Friday, June 21, 2019

Texas Legislature Passes Bill Criminalizing Sex Jokes on Campus

It appears the legislature has passed and the Governor has signed a bill that allows law enforcement to jail any campus employee who hears — or even hears about — a joke about sex on a college campus and doesn’t report it as a Title IX violation.

Here is the description of SB 212 from the first paragraph of the bill:

The bill would require an employee of a post secondary education institution who, in the course and scope of employment, witnesses or receives information regarding the occurrence of an incident that the employee reasonably believes constitutes sexual harassment, sexual assault, dating violence, or stalking and is alleged to have been committed by or against a person who was a student enrolled at or an employee of the institution at the time of the incident must report the incident to the institution's Title IX or deputy Title IX coordinator.
Here is an excerpt of the analysis of the bill from National Review:
Now, I obviously would agree with any non-sociopath that sexual harassment is an awful, harrowing thing that absolutely no one should have to go through — and that people who perpetuate it should be punished.
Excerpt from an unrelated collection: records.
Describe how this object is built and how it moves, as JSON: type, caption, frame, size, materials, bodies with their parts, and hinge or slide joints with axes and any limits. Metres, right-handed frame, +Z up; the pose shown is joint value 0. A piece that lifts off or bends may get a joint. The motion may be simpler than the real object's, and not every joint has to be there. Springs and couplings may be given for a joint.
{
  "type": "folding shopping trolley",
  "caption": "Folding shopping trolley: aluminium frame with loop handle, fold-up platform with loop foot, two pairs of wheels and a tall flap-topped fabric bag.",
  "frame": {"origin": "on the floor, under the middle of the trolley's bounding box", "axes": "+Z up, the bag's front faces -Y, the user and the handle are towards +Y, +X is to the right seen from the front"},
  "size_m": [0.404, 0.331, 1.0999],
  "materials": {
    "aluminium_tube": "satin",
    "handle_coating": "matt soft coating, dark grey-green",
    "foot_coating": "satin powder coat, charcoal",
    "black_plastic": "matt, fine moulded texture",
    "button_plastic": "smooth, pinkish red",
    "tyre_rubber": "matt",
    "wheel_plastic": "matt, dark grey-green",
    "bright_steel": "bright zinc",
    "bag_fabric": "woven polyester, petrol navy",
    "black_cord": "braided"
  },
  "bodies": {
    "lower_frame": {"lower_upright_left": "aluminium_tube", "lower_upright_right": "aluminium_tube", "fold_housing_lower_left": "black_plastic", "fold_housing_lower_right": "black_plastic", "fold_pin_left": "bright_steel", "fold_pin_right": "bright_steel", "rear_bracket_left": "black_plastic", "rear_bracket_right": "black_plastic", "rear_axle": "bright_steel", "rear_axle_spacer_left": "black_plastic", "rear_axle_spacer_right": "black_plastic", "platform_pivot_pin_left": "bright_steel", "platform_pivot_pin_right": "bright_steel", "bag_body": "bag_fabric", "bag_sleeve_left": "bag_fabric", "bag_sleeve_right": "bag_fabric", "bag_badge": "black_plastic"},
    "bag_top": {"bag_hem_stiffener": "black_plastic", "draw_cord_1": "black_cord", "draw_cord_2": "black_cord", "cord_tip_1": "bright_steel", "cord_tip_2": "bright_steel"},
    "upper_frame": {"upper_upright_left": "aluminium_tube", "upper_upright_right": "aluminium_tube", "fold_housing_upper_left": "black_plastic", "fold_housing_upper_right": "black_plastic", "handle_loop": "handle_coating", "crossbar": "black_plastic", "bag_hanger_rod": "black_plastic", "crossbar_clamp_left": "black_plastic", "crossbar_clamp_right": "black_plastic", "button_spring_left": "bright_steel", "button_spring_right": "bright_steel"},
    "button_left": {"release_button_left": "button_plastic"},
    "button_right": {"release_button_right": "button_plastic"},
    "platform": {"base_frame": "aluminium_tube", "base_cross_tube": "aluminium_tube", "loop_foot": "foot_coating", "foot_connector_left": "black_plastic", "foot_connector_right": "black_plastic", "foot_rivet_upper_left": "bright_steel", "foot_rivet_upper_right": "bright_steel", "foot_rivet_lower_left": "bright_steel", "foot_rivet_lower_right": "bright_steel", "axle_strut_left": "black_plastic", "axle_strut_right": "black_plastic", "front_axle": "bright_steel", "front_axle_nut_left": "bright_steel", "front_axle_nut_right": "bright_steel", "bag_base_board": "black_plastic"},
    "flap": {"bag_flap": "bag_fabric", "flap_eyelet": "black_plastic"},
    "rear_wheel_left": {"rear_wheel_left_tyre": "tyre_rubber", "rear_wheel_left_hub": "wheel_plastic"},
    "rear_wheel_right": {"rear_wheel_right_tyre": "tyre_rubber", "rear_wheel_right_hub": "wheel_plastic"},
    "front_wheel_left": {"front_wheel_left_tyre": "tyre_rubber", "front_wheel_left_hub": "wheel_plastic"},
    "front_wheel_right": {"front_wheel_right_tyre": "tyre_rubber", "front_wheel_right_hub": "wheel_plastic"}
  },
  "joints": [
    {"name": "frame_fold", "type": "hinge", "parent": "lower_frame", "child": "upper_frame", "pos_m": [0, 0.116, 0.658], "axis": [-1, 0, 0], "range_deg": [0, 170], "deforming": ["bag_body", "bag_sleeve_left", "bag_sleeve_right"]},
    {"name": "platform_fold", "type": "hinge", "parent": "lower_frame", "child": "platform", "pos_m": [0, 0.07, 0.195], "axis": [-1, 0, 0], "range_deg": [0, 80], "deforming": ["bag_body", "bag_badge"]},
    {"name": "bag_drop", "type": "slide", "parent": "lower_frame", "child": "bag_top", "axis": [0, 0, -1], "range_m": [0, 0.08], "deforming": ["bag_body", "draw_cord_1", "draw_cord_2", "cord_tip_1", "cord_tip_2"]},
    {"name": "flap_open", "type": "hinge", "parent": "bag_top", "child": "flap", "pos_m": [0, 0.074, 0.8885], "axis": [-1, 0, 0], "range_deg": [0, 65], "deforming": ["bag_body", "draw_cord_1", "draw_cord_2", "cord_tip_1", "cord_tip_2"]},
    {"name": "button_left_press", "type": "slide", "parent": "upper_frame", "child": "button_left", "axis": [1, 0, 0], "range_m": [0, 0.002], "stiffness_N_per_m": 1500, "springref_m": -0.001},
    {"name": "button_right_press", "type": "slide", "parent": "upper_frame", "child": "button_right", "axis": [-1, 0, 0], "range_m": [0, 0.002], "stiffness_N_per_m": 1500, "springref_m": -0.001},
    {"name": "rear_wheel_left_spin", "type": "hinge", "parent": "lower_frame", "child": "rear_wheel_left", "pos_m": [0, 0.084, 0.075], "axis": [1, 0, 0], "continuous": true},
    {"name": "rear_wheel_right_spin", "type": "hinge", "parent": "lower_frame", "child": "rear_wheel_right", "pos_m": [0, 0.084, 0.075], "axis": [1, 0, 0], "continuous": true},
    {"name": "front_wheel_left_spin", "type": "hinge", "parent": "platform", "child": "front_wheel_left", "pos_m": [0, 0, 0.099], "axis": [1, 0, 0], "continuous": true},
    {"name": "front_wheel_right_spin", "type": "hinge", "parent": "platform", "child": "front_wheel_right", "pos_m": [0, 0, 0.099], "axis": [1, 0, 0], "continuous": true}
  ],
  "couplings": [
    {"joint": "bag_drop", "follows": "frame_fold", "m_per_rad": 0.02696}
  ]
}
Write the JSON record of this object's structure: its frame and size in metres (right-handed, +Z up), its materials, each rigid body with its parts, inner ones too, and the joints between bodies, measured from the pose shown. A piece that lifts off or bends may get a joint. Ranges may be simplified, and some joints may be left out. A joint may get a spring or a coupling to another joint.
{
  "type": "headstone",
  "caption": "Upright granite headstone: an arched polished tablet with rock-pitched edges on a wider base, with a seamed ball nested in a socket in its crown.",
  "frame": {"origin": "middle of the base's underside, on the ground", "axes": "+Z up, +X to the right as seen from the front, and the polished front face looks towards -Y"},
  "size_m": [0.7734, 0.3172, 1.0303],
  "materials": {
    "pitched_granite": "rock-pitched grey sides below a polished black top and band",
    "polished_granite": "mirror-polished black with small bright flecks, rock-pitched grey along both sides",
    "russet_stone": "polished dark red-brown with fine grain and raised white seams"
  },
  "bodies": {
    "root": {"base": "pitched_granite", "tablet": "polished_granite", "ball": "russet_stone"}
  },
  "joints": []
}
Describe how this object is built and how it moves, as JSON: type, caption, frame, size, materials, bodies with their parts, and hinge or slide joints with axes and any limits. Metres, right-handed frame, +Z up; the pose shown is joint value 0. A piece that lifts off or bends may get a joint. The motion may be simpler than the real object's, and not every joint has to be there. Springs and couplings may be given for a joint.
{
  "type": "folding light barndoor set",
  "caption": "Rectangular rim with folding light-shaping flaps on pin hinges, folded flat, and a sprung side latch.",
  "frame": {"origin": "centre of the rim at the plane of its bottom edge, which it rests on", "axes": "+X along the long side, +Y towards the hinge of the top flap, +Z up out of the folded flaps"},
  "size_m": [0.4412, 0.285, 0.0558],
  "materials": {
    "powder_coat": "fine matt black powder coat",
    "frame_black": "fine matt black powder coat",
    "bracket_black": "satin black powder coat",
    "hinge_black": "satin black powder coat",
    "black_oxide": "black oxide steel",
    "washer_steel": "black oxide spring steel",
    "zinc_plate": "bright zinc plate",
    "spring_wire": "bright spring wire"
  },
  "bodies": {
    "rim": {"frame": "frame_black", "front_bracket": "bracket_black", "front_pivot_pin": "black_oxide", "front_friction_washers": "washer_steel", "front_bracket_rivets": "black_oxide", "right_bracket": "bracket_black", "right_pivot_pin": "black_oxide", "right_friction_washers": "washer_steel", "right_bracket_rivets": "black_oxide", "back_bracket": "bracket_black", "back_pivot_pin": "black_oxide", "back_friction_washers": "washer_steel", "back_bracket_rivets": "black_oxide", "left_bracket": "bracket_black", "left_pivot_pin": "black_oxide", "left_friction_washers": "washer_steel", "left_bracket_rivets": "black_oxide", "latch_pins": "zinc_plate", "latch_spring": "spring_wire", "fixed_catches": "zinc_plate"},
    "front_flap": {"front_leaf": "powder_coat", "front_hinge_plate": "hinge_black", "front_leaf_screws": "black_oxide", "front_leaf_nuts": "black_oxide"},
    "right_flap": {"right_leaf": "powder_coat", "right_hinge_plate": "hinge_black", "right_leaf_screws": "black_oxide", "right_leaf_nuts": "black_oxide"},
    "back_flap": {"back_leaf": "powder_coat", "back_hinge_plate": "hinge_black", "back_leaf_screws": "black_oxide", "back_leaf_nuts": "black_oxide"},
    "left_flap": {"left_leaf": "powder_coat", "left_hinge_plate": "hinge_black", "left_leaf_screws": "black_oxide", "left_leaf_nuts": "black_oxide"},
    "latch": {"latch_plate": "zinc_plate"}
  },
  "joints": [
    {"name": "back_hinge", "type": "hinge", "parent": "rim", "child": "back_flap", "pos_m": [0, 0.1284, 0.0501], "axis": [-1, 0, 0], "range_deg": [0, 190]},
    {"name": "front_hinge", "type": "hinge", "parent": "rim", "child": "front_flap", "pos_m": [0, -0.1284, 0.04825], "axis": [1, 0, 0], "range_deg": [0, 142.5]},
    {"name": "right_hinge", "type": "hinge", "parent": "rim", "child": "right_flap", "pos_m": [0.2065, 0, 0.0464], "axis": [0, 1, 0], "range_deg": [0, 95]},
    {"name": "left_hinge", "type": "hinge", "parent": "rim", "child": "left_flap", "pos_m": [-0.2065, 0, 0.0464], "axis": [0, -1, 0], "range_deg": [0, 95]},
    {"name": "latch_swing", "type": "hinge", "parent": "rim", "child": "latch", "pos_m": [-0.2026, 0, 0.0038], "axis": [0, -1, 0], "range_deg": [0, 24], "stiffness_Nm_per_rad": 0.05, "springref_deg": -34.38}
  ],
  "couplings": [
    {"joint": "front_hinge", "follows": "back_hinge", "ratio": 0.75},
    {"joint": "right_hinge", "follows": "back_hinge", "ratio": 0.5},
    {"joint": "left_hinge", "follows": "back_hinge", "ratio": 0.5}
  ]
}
The problem, though, is that the current definition places the standard for what does and does not count as “sexual harassment” solely on the interpretation of the person who claims to be experiencing it. If someone happens to make a sexual joke — even if that joke was not directed at a specific other person, and even if that joke was innocuous and tame — and that other person claims to have experienced difficulty participating in activities because of it, then the person who made that joke is automatically guilty of sexual harassment based on the other person’s feelings . . . regardless of whether or not he or she had actually done anything actually wrong.
What’s more, this essentially demands that campus employees report every single mention of sex or sexuality that they hear or even hear about, because they have no way of knowing whether or not someone who heard it is going to claim that they experienced significant emotional distress because of it — and, if someone does, they could go to jail. This is a completely unreasonable and stupid waste of time, and it will also likely result in campus officials being too bogged down with gratuitous claims to have the time and resources to focus on the actually serious ones.
The obvious question is; Did the Governor read the bill before he signed it?